#### Source material
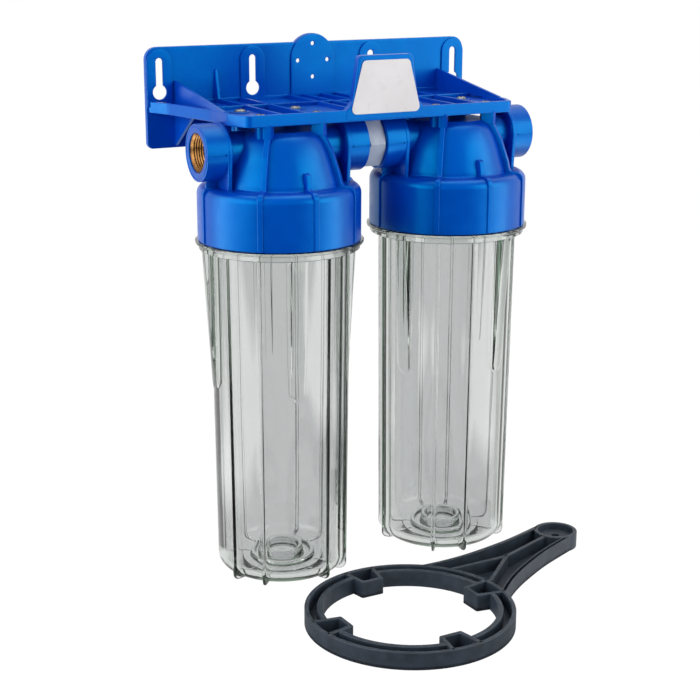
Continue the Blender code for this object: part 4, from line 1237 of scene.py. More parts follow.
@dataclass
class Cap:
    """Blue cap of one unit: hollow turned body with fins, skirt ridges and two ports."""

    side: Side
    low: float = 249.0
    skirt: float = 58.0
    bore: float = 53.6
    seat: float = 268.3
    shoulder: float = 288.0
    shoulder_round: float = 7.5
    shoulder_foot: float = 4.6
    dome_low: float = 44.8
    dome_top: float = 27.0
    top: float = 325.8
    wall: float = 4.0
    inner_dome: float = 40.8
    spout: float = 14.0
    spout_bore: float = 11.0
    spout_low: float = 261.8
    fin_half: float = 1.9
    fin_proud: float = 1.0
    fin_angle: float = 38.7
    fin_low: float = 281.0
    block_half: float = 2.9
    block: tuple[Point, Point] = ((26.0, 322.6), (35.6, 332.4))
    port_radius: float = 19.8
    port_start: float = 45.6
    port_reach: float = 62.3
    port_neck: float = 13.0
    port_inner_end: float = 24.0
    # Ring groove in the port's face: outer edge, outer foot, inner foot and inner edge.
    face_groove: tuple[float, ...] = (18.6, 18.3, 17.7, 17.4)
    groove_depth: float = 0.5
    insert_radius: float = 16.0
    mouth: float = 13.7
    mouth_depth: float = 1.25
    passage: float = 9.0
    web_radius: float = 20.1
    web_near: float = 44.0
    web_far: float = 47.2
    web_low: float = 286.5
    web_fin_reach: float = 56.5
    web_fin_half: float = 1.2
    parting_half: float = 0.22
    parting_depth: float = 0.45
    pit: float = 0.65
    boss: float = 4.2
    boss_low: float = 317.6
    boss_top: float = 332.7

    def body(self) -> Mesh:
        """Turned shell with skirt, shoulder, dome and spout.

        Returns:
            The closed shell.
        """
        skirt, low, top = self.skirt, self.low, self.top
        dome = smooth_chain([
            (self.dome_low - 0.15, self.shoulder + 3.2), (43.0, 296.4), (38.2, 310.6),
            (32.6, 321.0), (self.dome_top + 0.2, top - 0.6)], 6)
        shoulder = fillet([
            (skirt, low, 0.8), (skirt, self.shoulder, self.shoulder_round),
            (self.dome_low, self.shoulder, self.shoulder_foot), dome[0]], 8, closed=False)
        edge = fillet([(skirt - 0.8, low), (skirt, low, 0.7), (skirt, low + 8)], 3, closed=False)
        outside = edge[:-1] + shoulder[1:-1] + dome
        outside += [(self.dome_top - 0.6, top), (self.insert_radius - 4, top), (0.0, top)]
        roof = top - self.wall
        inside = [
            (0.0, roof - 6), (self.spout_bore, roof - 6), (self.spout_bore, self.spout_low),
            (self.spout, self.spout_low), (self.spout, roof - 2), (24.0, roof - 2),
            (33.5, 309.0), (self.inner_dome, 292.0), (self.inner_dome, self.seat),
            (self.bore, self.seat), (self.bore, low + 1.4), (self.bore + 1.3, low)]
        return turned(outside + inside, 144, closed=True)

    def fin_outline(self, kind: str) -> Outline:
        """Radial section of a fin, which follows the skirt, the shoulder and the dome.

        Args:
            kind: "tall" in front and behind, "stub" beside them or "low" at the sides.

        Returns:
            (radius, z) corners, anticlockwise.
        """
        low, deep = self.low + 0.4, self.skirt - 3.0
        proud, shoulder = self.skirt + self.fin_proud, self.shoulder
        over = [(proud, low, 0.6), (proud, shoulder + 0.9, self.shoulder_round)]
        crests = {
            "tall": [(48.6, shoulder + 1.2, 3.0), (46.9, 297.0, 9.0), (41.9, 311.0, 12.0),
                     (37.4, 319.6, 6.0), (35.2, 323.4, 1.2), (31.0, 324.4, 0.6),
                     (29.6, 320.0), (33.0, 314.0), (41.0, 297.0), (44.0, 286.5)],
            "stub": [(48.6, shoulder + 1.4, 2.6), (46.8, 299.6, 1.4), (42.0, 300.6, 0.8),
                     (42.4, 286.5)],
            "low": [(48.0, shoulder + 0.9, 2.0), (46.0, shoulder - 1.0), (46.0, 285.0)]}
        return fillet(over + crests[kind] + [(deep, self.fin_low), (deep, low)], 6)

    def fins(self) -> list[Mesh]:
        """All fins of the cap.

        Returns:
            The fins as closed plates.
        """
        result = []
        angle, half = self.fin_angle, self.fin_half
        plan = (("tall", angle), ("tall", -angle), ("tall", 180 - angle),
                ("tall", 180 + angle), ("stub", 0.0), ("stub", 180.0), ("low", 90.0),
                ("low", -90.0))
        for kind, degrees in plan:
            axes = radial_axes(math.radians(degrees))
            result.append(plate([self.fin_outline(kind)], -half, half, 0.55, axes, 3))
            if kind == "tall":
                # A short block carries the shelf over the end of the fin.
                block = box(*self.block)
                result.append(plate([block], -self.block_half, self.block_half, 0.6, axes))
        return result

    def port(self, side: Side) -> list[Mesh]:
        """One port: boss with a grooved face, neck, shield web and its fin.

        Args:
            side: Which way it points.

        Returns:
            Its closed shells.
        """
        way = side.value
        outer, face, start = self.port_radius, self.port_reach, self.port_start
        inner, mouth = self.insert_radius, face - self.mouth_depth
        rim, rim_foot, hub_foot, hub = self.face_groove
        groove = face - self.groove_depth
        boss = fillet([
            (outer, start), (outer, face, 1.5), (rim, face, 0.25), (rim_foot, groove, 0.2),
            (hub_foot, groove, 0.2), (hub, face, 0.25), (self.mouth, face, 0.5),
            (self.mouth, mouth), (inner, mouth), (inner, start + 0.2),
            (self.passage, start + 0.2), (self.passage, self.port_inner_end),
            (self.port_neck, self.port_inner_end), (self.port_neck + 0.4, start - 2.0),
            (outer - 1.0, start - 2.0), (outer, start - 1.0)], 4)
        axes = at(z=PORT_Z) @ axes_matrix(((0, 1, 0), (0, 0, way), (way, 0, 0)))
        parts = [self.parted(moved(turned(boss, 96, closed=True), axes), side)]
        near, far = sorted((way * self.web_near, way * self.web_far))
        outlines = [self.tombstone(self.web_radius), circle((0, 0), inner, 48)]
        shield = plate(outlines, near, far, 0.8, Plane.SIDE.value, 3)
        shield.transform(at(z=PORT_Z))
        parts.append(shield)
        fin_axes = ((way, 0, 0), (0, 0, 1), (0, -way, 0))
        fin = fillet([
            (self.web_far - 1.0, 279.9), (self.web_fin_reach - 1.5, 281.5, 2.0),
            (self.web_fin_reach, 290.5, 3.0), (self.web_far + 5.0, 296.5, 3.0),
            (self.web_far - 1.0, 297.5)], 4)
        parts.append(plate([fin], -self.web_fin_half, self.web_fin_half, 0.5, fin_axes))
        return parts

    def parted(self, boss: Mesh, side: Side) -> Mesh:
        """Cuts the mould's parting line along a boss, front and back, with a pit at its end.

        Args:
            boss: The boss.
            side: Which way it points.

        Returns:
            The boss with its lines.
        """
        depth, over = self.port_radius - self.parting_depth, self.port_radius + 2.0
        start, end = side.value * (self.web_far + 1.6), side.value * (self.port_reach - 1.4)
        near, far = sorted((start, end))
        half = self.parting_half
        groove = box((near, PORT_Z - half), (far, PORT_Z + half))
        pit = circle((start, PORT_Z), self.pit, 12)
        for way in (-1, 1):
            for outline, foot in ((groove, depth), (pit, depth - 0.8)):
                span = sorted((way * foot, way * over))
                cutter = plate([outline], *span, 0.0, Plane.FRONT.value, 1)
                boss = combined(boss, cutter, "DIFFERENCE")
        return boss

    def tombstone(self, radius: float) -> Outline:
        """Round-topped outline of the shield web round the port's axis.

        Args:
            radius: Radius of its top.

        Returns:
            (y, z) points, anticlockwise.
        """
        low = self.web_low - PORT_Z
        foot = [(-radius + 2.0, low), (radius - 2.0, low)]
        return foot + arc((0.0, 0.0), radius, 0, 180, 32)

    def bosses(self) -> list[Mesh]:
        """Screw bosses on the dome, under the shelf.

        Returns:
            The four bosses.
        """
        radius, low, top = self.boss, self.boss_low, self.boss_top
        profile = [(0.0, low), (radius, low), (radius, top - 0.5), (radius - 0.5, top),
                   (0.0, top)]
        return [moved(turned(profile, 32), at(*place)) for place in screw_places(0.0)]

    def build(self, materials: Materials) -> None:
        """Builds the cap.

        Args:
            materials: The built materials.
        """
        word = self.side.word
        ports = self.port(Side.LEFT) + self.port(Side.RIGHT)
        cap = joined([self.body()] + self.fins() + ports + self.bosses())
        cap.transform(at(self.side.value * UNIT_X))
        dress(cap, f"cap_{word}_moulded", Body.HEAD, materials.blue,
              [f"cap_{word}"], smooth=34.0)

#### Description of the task
Reproduce exactly, please, only the lines from the start of the data above to the line that contains "dome and spout.", with both ends kept.

#### Written response
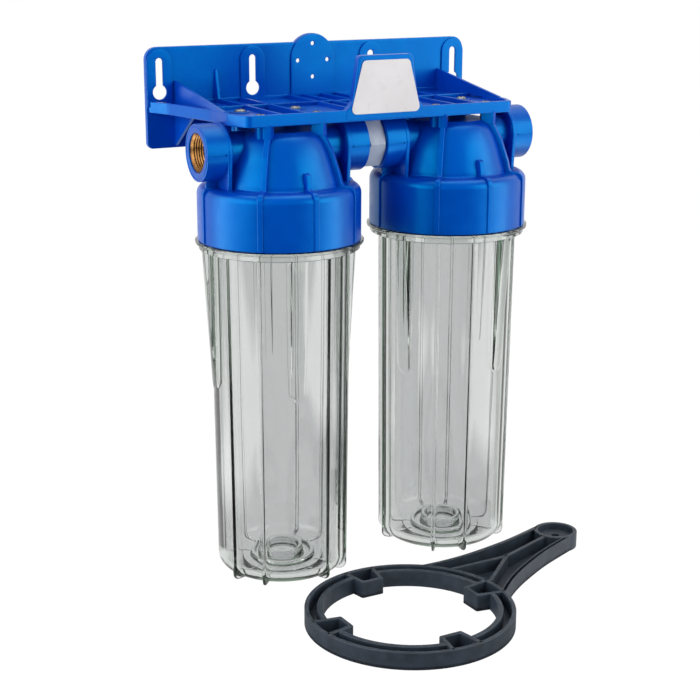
Continue the Blender code for this object: part 4, from line 1237 of scene.py. More parts follow.
@dataclass
class Cap:
    """Blue cap of one unit: hollow turned body with fins, skirt ridges and two ports."""

    side: Side
    low: float = 249.0
    skirt: float = 58.0
    bore: float = 53.6
    seat: float = 268.3
    shoulder: float = 288.0
    shoulder_round: float = 7.5
    shoulder_foot: float = 4.6
    dome_low: float = 44.8
    dome_top: float = 27.0
    top: float = 325.8
    wall: float = 4.0
    inner_dome: float = 40.8
    spout: float = 14.0
    spout_bore: float = 11.0
    spout_low: float = 261.8
    fin_half: float = 1.9
    fin_proud: float = 1.0
    fin_angle: float = 38.7
    fin_low: float = 281.0
    block_half: float = 2.9
    block: tuple[Point, Point] = ((26.0, 322.6), (35.6, 332.4))
    port_radius: float = 19.8
    port_start: float = 45.6
    port_reach: float = 62.3
    port_neck: float = 13.0
    port_inner_end: float = 24.0
    # Ring groove in the port's face: outer edge, outer foot, inner foot and inner edge.
    face_groove: tuple[float, ...] = (18.6, 18.3, 17.7, 17.4)
    groove_depth: float = 0.5
    insert_radius: float = 16.0
    mouth: float = 13.7
    mouth_depth: float = 1.25
    passage: float = 9.0
    web_radius: float = 20.1
    web_near: float = 44.0
    web_far: float = 47.2
    web_low: float = 286.5
    web_fin_reach: float = 56.5
    web_fin_half: float = 1.2
    parting_half: float = 0.22
    parting_depth: float = 0.45
    pit: float = 0.65
    boss: float = 4.2
    boss_low: float = 317.6
    boss_top: float = 332.7

    def body(self) -> Mesh:
        """Turned shell with skirt, shoulder, dome and spout.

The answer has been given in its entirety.